Your goal: Take the material and output all of it exactly.

Dataset excerpt:
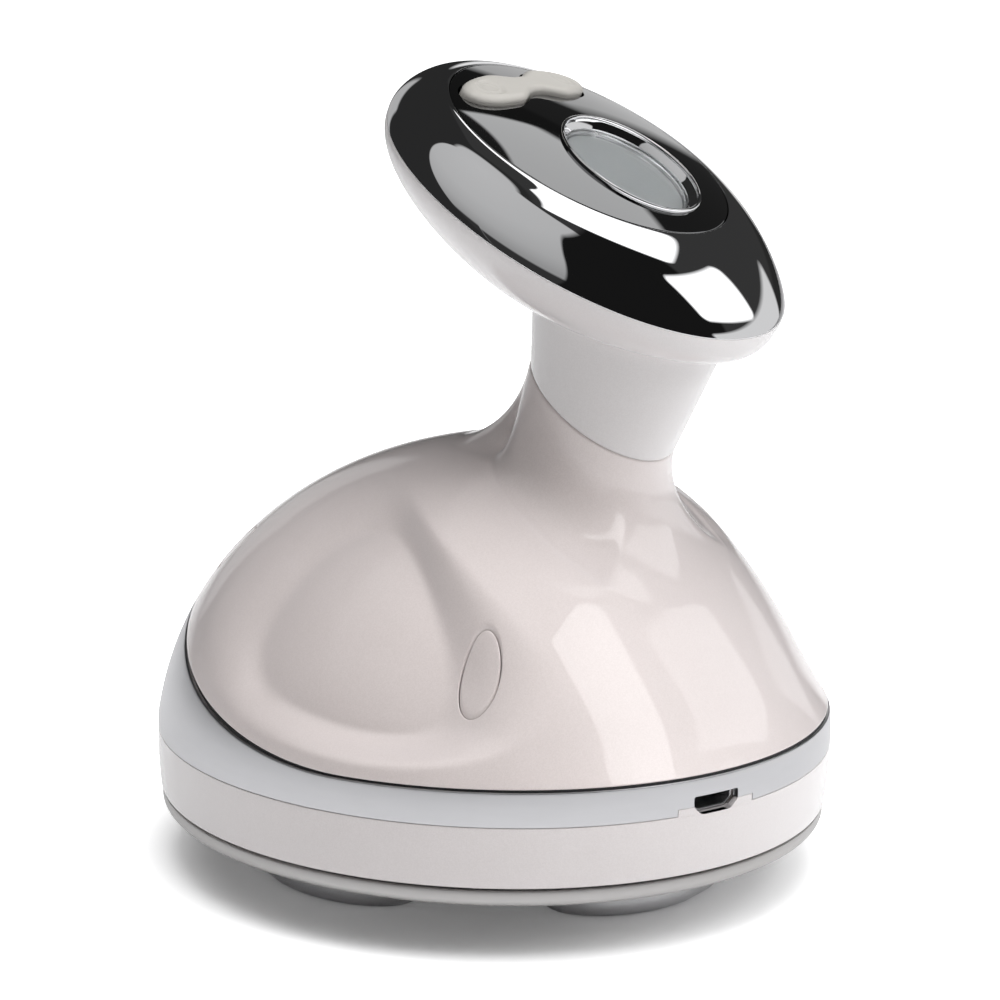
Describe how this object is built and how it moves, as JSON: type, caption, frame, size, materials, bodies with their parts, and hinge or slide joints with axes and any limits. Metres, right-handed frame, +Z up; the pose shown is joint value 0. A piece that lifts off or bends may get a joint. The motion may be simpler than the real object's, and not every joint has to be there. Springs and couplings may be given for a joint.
{
  "type": "hand-held body massager",
  "caption": "Hand-held body massager with a domed pearl base, a leaning neck, a chrome round head with a mirror panel, display and rocker key, and metal electrodes underneath.",
  "frame": {"origin": "on the floor under the middle of the round base", "axes": "+Z up from the electrodes to the head, -Y to the front, where the head leans, +X to the right when seen from behind the head"},
  "size_m": [0.1, 0.1, 0.1177],
  "materials": {
    "pearl_shell": "pearl lacquer with a fine flake, glossy",
    "pearl_head": "pearl white lacquer, glossy",
    "pearl_base": "pearl lacquer, satin",
    "satin_chrome": "satin chrome",
    "mirror_chrome": "polished chrome",
    "silver_plate": "silver paint, satin",
    "electrode_metal": "satin steel",
    "dark_seal": "matte",
    "panel_mirror": "dark mirror glass",
    "lens_glass": "clear, glossy",
    "screen_grey": "glossy grey",
    "well_silver": "satin reflector",
    "key_grey": "satin warm light grey",
    "board_green": "solder mask",
    "black_plastic": "matte",
    "inner_white": "moulded, matte",
    "dark_frame": "moulded, matte",
    "screw_steel": "zinc plated",
    "gold_pin": "gold plated",
    "nut_brass": "plain brass",
    "coil_copper": "enamelled copper wire",
    "cell_wrap": "shrink wrap",
    "lead_red": "insulated wire",
    "motor_steel": "drawn steel can",
    "weight_metal": "sintered heavy metal"
  },
  "bodies": {
    "housing": {"base_shell": "pearl_base", "bottom_plate": "silver_plate", "plate_seal": "dark_seal", "front_electrode": "electrode_metal", "left_electrode": "electrode_metal", "right_electrode": "electrode_metal", "electrode_gaskets": "dark_seal", "electrode_nuts": "nut_brass", "contact_pins": "gold_pin", "main_board": "board_green", "board_screws": "screw_steel", "charging_port": "screw_steel", "port_tongue": "black_plastic", "output_coil": "coil_copper", "buzzer": "black_plastic", "inner_tray": "inner_white", "tray_screws": "screw_steel", "battery": "cell_wrap", "battery_pad": "dark_seal", "power_leads": "lead_red", "vibration_motor": "motor_steel", "motor_clip": "screw_steel", "clip_screws": "screw_steel", "chrome_band": "satin_chrome", "band_seal": "dark_seal", "upper_shell": "pearl_shell", "front_screw_plugs": "pearl_shell", "rear_screw_plugs": "pearl_shell", "housing_screws": "screw_steel", "neck_sleeve": "inner_white", "head_cable": "dark_seal", "head_cup": "pearl_head", "chrome_dome": "mirror_chrome", "head_frame": "dark_frame", "frame_screws": "screw_steel", "mirror_panel": "panel_mirror", "display_bezel": "mirror_chrome", "display_lens": "lens_glass", "display_screen": "screen_grey", "display_well": "well_silver", "head_board": "board_green", "key_switches": "black_plastic", "rocker_pin": "screw_steel"},
    "rocker": {"rocker_key": "key_grey"},
    "rotor": {"motor_shaft": "screw_steel", "motor_weight": "weight_metal"}
  },
  "joints": [
    {"name": "rocker_tilt", "type": "hinge", "parent": "housing", "child": "rocker", "pos_m": [0, -0.0002, 0.11074], "axis": [0, 0.8829, 0.4695], "range_deg": [-2.5, 2.5], "stiffness_Nm_per_rad": 0.275},
    {"name": "motor_spin", "type": "hinge", "parent": "housing", "child": "rotor", "pos_m": [-0.01, -0.015, 0.034], "axis": [1, 0, 0], "continuous": true}
  ]
}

Exercise output:
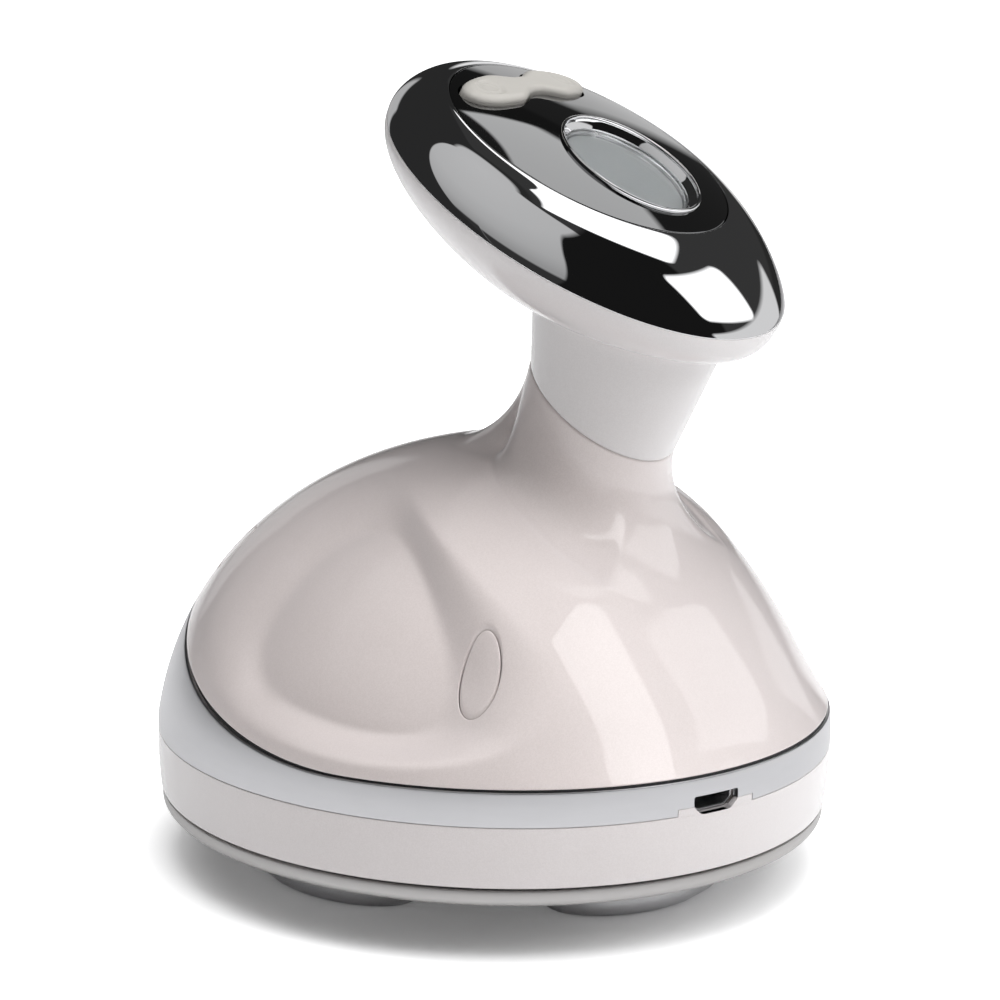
Describe how this object is built and how it moves, as JSON: type, caption, frame, size, materials, bodies with their parts, and hinge or slide joints with axes and any limits. Metres, right-handed frame, +Z up; the pose shown is joint value 0. A piece that lifts off or bends may get a joint. The motion may be simpler than the real object's, and not every joint has to be there. Springs and couplings may be given for a joint.
{
  "type": "hand-held body massager",
  "caption": "Hand-held body massager with a domed pearl base, a leaning neck, a chrome round head with a mirror panel, display and rocker key, and metal electrodes underneath.",
  "frame": {"origin": "on the floor under the middle of the round base", "axes": "+Z up from the electrodes to the head, -Y to the front, where the head leans, +X to the right when seen from behind the head"},
  "size_m": [0.1, 0.1, 0.1177],
  "materials": {
    "pearl_shell": "pearl lacquer with a fine flake, glossy",
    "pearl_head": "pearl white lacquer, glossy",
    "pearl_base": "pearl lacquer, satin",
    "satin_chrome": "satin chrome",
    "mirror_chrome": "polished chrome",
    "silver_plate": "silver paint, satin",
    "electrode_metal": "satin steel",
    "dark_seal": "matte",
    "panel_mirror": "dark mirror glass",
    "lens_glass": "clear, glossy",
    "screen_grey": "glossy grey",
    "well_silver": "satin reflector",
    "key_grey": "satin warm light grey",
    "board_green": "solder mask",
    "black_plastic": "matte",
    "inner_white": "moulded, matte",
    "dark_frame": "moulded, matte",
    "screw_steel": "zinc plated",
    "gold_pin": "gold plated",
    "nut_brass": "plain brass",
    "coil_copper": "enamelled copper wire",
    "cell_wrap": "shrink wrap",
    "lead_red": "insulated wire",
    "motor_steel": "drawn steel can",
    "weight_metal": "sintered heavy metal"
  },
  "bodies": {
    "housing": {"base_shell": "pearl_base", "bottom_plate": "silver_plate", "plate_seal": "dark_seal", "front_electrode": "electrode_metal", "left_electrode": "electrode_metal", "right_electrode": "electrode_metal", "electrode_gaskets": "dark_seal", "electrode_nuts": "nut_brass", "contact_pins": "gold_pin", "main_board": "board_green", "board_screws": "screw_steel", "charging_port": "screw_steel", "port_tongue": "black_plastic", "output_coil": "coil_copper", "buzzer": "black_plastic", "inner_tray": "inner_white", "tray_screws": "screw_steel", "battery": "cell_wrap", "battery_pad": "dark_seal", "power_leads": "lead_red", "vibration_motor": "motor_steel", "motor_clip": "screw_steel", "clip_screws": "screw_steel", "chrome_band": "satin_chrome", "band_seal": "dark_seal", "upper_shell": "pearl_shell", "front_screw_plugs": "pearl_shell", "rear_screw_plugs": "pearl_shell", "housing_screws": "screw_steel", "neck_sleeve": "inner_white", "head_cable": "dark_seal", "head_cup": "pearl_head", "chrome_dome": "mirror_chrome", "head_frame": "dark_frame", "frame_screws": "screw_steel", "mirror_panel": "panel_mirror", "display_bezel": "mirror_chrome", "display_lens": "lens_glass", "display_screen": "screen_grey", "display_well": "well_silver", "head_board": "board_green", "key_switches": "black_plastic", "rocker_pin": "screw_steel"},
    "rocker": {"rocker_key": "key_grey"},
    "rotor": {"motor_shaft": "screw_steel", "motor_weight": "weight_metal"}
  },
  "joints": [
    {"name": "rocker_tilt", "type": "hinge", "parent": "housing", "child": "rocker", "pos_m": [0, -0.0002, 0.11074], "axis": [0, 0.8829, 0.4695], "range_deg": [-2.5, 2.5], "stiffness_Nm_per_rad": 0.275},
    {"name": "motor_spin", "type": "hinge", "parent": "housing", "child": "rotor", "pos_m": [-0.01, -0.015, 0.034], "axis": [1, 0, 0], "continuous": true}
  ]
}